The other day I took a trip to Bed, Bath and Beyond. It’s one of the cavernous box-stores that have recently been appearing in the grand, pillared edifices along Sixth Avenue that used to house all those Rockefeller-era corporate headquarters. Bed, Bath and Beyond is more than a store. It’s Pangea. Nothing exists beyond its borders when you’re in there. And when you’re in there, nothing exists except billions of straight couples shopping for billions of reasonably priced bath products.

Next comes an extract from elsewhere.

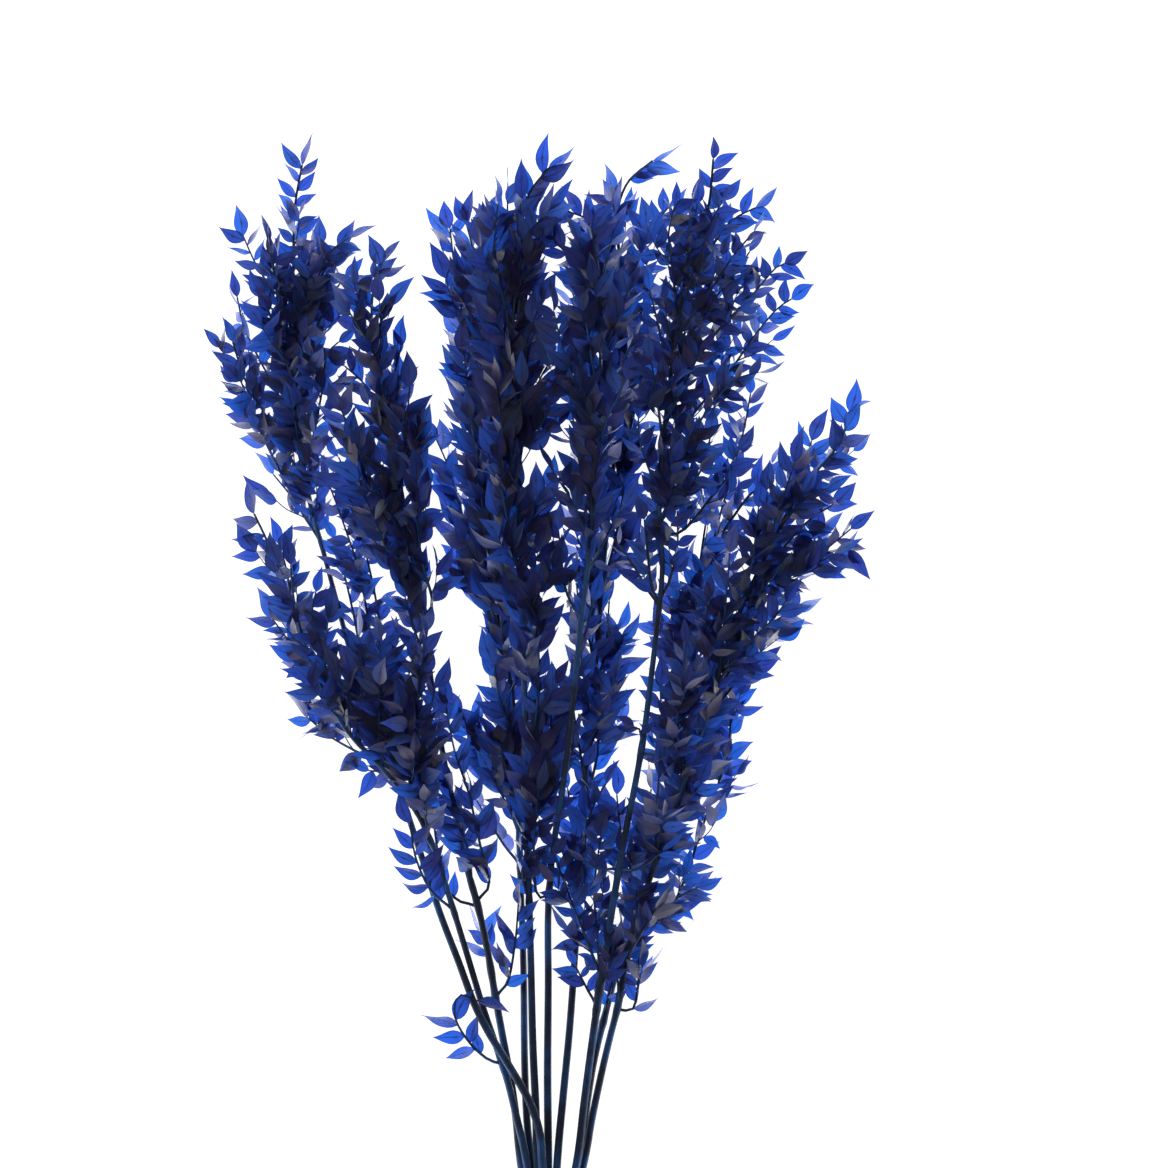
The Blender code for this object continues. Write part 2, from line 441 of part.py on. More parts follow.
def stalk_path(stem, step=None):
    """From the cut end straight through the tie, then along the route."""
    cut, tied, *rest = [in_frame(point) for point in stem["route"]]
    straight = Vector((0.0, TIE_WIDTH * 0.6, 0.0))
    line = smooth_path([tied + straight] + rest, lead=straight * 5)
    return [cut, tied - straight] + (resample(line, step) if step else line)


def twig_path(stalk, coarse, leaves_at, rise, plan):
    """A twig's line: out of the stalk's middle, rising or sinking on its way to the tip."""
    reach = lengths_along(coarse)
    i = next(k for k, point in enumerate(coarse) if point.y > leaves_at - TIE_Y)
    share = (leaves_at - TIE_Y - coarse[i - 1].y) / (coarse[i].y - coarse[i - 1].y)
    start, along = point_at(coarse, reach, reach[i - 1] + (reach[i] - reach[i - 1]) * share)
    points = [start]
    for k, (x, y) in enumerate(plan, 1):
        share = min(1.0, k / max(1, len(plan) - 1))
        near = min(stalk, key=lambda q: abs(q.y + TIE_Y - y))
        height = near.z + rise * share
        points.append(Vector((x, y - TIE_Y, max(height, TABLE + 0.004))))
    first = (points[1] - points[0]).length
    return smooth_path(points, lead=along * first * 0.8)


def leaf_frame(along, turn, angle, twist):
    """Direction and face of a leaf at a turn round its twig."""
    side = along.cross(Vector((0, 0, 1))).normalized()
    up = side.cross(along)
    outward = side * math.cos(turn) + up * math.sin(turn)
    direction = (along * math.cos(angle) + outward * math.sin(angle)).normalized()
    normal = (along - direction * along.dot(direction)).normalized()
    normal = normal * math.cos(twist) + direction.cross(normal) * math.sin(twist)
    return direction, normal.normalized()


def above_table(point, direction, length):
    """The direction, turned up where the leaf would go through the table."""
    lowest = (TABLE + 0.0006 - point.z) / length
    if direction.z >= lowest:
        return direction
    flat = Vector((direction.x, direction.y, 0.0))
    z = max(lowest, -0.95)
    flat = flat.normalized() * math.sqrt(max(0.0, 1 - z * z))
    return Vector((flat.x, flat.y, z))


def place_leaf(name, site, owner, space, size, collection, end, dice):
    """Try turns round the twig until the leaf is clear of all that is there, and keep it."""
    point, along, turn = site
    length = size * dice.uniform(0.88, 1.12)
    width = length * LEAF_WIDTH * dice.uniform(0.9, 1.1)
    bend = dice.uniform(0.0, 0.10)
    for k in range(TRIES):
        angle = dice.uniform(0.02, 0.20) if end else math.radians(dice.uniform(38, 62))
        twist = dice.uniform(-1.2, 1.2)
        direction, normal = leaf_frame(along, turn + k * 0.7, angle, twist)
        direction = above_table(point, direction, length)
        normal = (normal - direction * normal.dot(direction)).normalized()
        root = point - direction * (END_ROOT if end else SIDE_ROOT)
        bigger = blade_mesh("test", root + direction * 0.004, direction, normal,
                            length - 0.004 + CLEAR * 2, width + CLEAR * 2, LEAF_THICK + CLEAR * 2, bend)
        low = min(v.co.z for v in bigger.vertices)
        blocked = low < TABLE - CLEAR or space.hits(bigger, ())
        bpy.data.meshes.remove(bigger)
        if blocked:
            continue
        mesh = blade_mesh(name, root, direction, normal, length, width, LEAF_THICK, bend)
        if space.hits(mesh, (owner,)):
            bpy.data.meshes.remove(mesh)
            continue
        space.add(mesh, owner)
        collection.objects.link(bpy.data.objects.new(name, mesh))
        return


def join_pieces(name, pieces, parts, material):
    """Fuse a stalk, its twigs and its leaves into one closed body."""
    stalk = pieces.objects[name + "_stalk"]
    pieces.objects.unlink(stalk)
    parts.objects.link(stalk)
    stalk.name = name
    union = stalk.modifiers.new("grow_together", "BOOLEAN")
    union.operation = "UNION"
    union.operand_type = "COLLECTION"
    union.collection = pieces
    union.solver = "MANIFOLD"
    for _ in range(12):
        graph = bpy.context.evaluated_depsgraph_get()
        mesh = bpy.data.meshes.new_from_object(stalk.evaluated_get(graph))
        places = doubled_edges(mesh)
        if not places:
            break
        nudge(pieces, places)
    stalk.modifiers.clear()
    stalk.data = mesh
    for obj in list(pieces.objects):
        bpy.data.objects.remove(obj)
    bpy.data.collections.remove(pieces)
    keep_largest(mesh)
    mesh.name = name
    mesh.materials.clear()
    mesh.materials.append(material)
    return stalk


def doubled_edges(mesh):
    """The middles of edges that two thin faces share once the mesh is cut into triangles."""
    bm = bmesh.new()
    bm.from_mesh(mesh)
    bmesh.ops.triangulate(bm, faces=bm.faces)
    middles = [(edge.verts[0].co + edge.verts[1].co) / 2 for edge in bm.edges if len(edge.link_faces) != 2]
    bm.free()
    return middles


def nudge(pieces, places):
    """Shift the leaf or twig nearest each place by a hair, so that no edge runs along another."""
    trees = {obj: tree_of(obj.data) for obj in pieces.objects}
    for number, place in enumerate(places):
        nearest = sorted(trees, key=lambda obj: trees[obj].find_nearest(place)[3])[:3]
        leaf = next((obj for obj in nearest if "_twig" not in obj.name), nearest[0])
        for vert in leaf.data.vertices:
            vert.co += Vector((0.00011, 0.00017 - 0.00003 * number, 0.00013))


def keep_largest(mesh):
    """Drop any scrap that holds on to nothing."""
    bm = bmesh.new()
    bm.from_mesh(mesh)
    left = set(bm.verts)
    groups = []
    while left:
        group, front = set(), [left.pop()]
        while front:
            vert = front.pop()
            group.add(vert)
            for edge in vert.link_edges:
                other = edge.other_vert(vert)
                if other in left:
                    left.discard(other)
                    front.append(other)
        groups.append(group)
    groups.sort(key=len)
    for group in groups[:-1]:
        bmesh.ops.delete(bm, geom=list(group), context="VERTS")
    bmesh.ops.triangulate(bm, faces=bm.faces)
    for vert in bm.verts:
        if vert.co.z < TABLE + TOUCH:
            vert.co.z = TABLE
    bm.to_mesh(mesh)
    bm.free()


def plain_material(name, colour, roughness):
    material = bpy.data.materials.new(name)
    material.use_nodes = True
    shader = material.node_tree.nodes["Principled BSDF"]
    shader.inputs["Base Color"].default_value = (*colour, 1.0)
    shader.inputs["Roughness"].default_value = roughness
    shader.inputs["Metallic"].default_value = 0.0
    return material


def rounded_outline(corners, offset, steps=3):
    """The line at an offset round a convex run of corners."""
    line = []
    for i, corner in enumerate(corners):
        before = (corner - corners[i - 1]).normalized()
        after = (corners[(i + 1) % len(corners)] - corner).normalized()
        first = math.atan2(-before.x, before.y)
        turn = math.atan2(before.x * after.y - before.y * after.x, before.dot(after))
        for k in range(steps + 1):
            angle = first + turn * k / steps
            line.append((corner.x + offset * math.cos(angle), corner.y + offset * math.sin(angle)))
    return line


def make_tie(parts, material):
    """A flat band round the ten stalks, with a flat underside on the table."""
    corners = [Vector(corner) for corner in OUTER_STALKS]
    curve = bpy.data.curves.new("tie", "CURVE")
    curve.dimensions = "2D"
    curve.fill_mode = "BOTH"
    curve.extrude = TIE_WIDTH / 2
    curve.render_resolution_u = 0
    for offset in (WIDEST_STALK + STALK_GAP + TIE_THICK, WIDEST_STALK + STALK_GAP):
        outline = rounded_outline(corners, offset)
        spline = curve.splines.new("POLY")
        spline.points.add(len(outline) - 1)
        for place, point in zip(outline, spline.points):
            point.co = (place[0], place[1], 0.0, 1.0)
        spline.use_cyclic_u = True
    holder = bpy.data.objects.new("tie_outline", curve)
    parts.objects.link(holder)
    mesh = bpy.data.meshes.new_from_object(holder.evaluated_get(bpy.context.evaluated_depsgraph_get()))
    bpy.data.objects.remove(holder)
    bm = bmesh.new()
    bm.from_mesh(mesh)
    bmesh.ops.remove_doubles(bm, verts=bm.verts, dist=1e-6)
    for vert in bm.verts:
        vert.co = Vector((vert.co.x, -vert.co.z, vert.co.y))
    bmesh.ops.recalc_face_normals(bm, faces=bm.faces)
    bm.to_mesh(mesh)
    bm.free()
    mesh.materials.clear()
    mesh.materials.append(material)
    obj = bpy.data.objects.new("tie", mesh)
    parts.objects.link(obj)
    return obj


def grow_stalks(heaps, section, space):
    """The ten stalks. Returns each stem's leafy lines, with where the leaves begin on each."""
    wood = {}
    for name, stem in STEMS.items():
        line = stalk_path(stem, STALK_STEP)
        obj = tube(name + "_stalk", line, stem["radius"], STALK_TIP_RADIUS, section, heaps[name])
        if space.hits(obj.data, ()):
            print("stalk meets another stalk:", name)
        space.add(obj.data, name)
        reach = lengths_along(line)
        leafy = next(d for d, q in zip(reach, line) if q.y > stem["bare"] - TIE_Y)
        wood[name] = [(line, leafy - STALK_STEP / 2)]
    return wood


def grow_twigs(wood, heaps, section, space):
    """Every twig, raised or lowered until it is clear of the other stems."""
    for name, stem in STEMS.items():
        stalk = stalk_path(stem)
        coarse = wood[name][0][0]
        for k, (leaves_at, rise, plan) in enumerate(stem["twigs"]):
            label = f"{name}_twig_{k}"
            for shift in TWIG_SHIFTS:
                line = resample(twig_path(stalk, coarse, leaves_at, rise + shift, plan), TWIG_STEP)
                wide = tube(label, line, TWIG_RADIUS + CLEAR, TWIG_TIP_RADIUS + CLEAR, section, heaps[name])
                blocked = space.hits(wide.data, (name,))
                bpy.data.objects.remove(wide)
                if not blocked:
                    break
            if blocked:
                print("no room for", label)
                continue
            obj = tube(label, line, TWIG_RADIUS, TWIG_TIP_RADIUS, section, heaps[name])
            space.add(obj.data, name)
            wood[name].append((line, LEAF_STEP * 0.6))


def grow_leaves(wood, heaps, space):
    """First the leaf at each tip, then the leaves along the wood, turn after turn."""
    for number, (name, stem) in enumerate(STEMS.items(), 1):
        dice = random.Random(number)
        for k, (line, _) in enumerate(wood[name]):
            along = (line[-1] - line[-2]).normalized()
            site = (line[-1], along, dice.uniform(0, 2 * math.pi))
            place_leaf(f"{name}_end_{k}", site, name, space, stem["leaf"], heaps[name], True, dice)
    for number, (name, stem) in enumerate(STEMS.items(), 1):
        dice = random.Random(100 + number)
        for k, (line, distance) in enumerate(wood[name]):
            reach = lengths_along(line)
            turn = dice.uniform(0, 2 * math.pi)
            while distance < reach[-1] - LEAF_STEP * 0.3:
                site = (*point_at(line, reach, distance), turn)
                place_leaf(f"{name}_leaf_{k}", site, name, space, stem["leaf"], heaps[name], False, dice)
                turn += GOLDEN_TURN + dice.uniform(-0.3, 0.3)
                distance += LEAF_STEP * dice.uniform(0.85, 1.15)


def main():
    clear_scene()
    parts = new_collection(NAME)
    guides = new_collection("guides")
    six = ring("section_of_stalks", 6, guides)
    three = ring("section_of_twigs", 3, guides)
    heaps = {name: new_collection(name + "_pieces") for name in STEMS}
    space = Space()
    wood = grow_stalks(heaps, six, space)
    grow_twigs(wood, heaps, three, space)
    grow_leaves(wood, heaps, space)
    for name in STEMS:
        join_pieces(name, heaps[name], parts, plain_material(name + "_dyed", DYED, 0.60))
    for section in (six, three):
        bpy.data.objects.remove(section)
    bpy.data.collections.remove(guides)
    make_tie(parts, plain_material("tie_rubber", RUBBER, 0.55))


main()
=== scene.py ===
import math
import random

import bmesh
import bpy
import numpy as np
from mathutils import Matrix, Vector


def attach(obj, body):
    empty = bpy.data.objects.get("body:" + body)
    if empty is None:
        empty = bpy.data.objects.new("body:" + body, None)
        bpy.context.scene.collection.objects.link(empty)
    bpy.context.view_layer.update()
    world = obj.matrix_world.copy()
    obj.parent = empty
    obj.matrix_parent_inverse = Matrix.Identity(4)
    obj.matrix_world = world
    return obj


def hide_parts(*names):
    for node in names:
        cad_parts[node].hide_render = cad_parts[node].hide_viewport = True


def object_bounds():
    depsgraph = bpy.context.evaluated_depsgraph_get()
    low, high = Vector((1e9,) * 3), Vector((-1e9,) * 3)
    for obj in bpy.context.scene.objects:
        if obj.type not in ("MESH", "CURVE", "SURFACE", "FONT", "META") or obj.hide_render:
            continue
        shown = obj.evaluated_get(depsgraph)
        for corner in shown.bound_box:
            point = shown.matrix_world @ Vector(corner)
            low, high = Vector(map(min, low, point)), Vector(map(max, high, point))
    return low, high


# Looks of a bunch of dyed dried ruscus stems that lies on a pale lit surface.
# Metres, +Z up. X runs across the fan, Y towards the tips. The origin is under the tie.

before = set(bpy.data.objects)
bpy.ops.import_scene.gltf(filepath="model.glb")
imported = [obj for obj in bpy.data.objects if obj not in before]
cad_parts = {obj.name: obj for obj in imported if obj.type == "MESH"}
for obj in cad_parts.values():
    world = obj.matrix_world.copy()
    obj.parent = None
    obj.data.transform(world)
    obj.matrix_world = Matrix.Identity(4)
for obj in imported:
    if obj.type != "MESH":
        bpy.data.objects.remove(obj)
CAD_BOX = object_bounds()

TIE_Y = 0.050            # from the cut ends to the middle of the tie
TIE_WIDTH = 0.014
TABLE = 0.0

# Wood: radii, steps along it and sides round it, for stalks, twigs and short side twigs.
STALK_TIP_RADIUS = 0.0007
STALK_STEP = 0.005
STALK_SIDES = 12
TWIG_RADIUS = 0.0011
TWIG_TIP_RADIUS = 0.00055
TWIG_STEP = 0.006
TWIG_SIDES = 6
SHORT_RADIUS = 0.00052
SHORT_TIP_RADIUS = 0.00032
SHORT_SIDES = 5
LOWEST_TWIG = 0.004      # a twig's middle line stays this high over the table

# A stalk is a little thicker where a twig leaves it, and all along once it is free of the tie.
KNOT_SWELL = 0.22
KNOT_REACH = 0.0035
FREE_SWELL = 0.08
FREE_FROM = 0.08         # from the cut end
FREE_OVER = 0.05         # and fully this much further on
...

It’s all so sterile. Anything awkward about a room meant for nudity and defecation is vacuumed right out of the store by Egyptian cotton bath towels, sea-green soap dishes and tastefully chromed toothbrush holders. Couples look more than normal, almost ultra-wholesome, shopping at this store. A woman holds up one of those no-slip friction mats for bathtubs to her husband or boyfriend and asks him what he thinks. Amazingly, he seems to care. If straight men care about shopping for bath mats, clearly some revolution has quietly occurred.
But for whatever reason, gay men and straight men continue to have trouble being close, even in the most progressive arenas. Sharing a liberal, pro-gay mindset remains a lot easier than sharing a bathroom.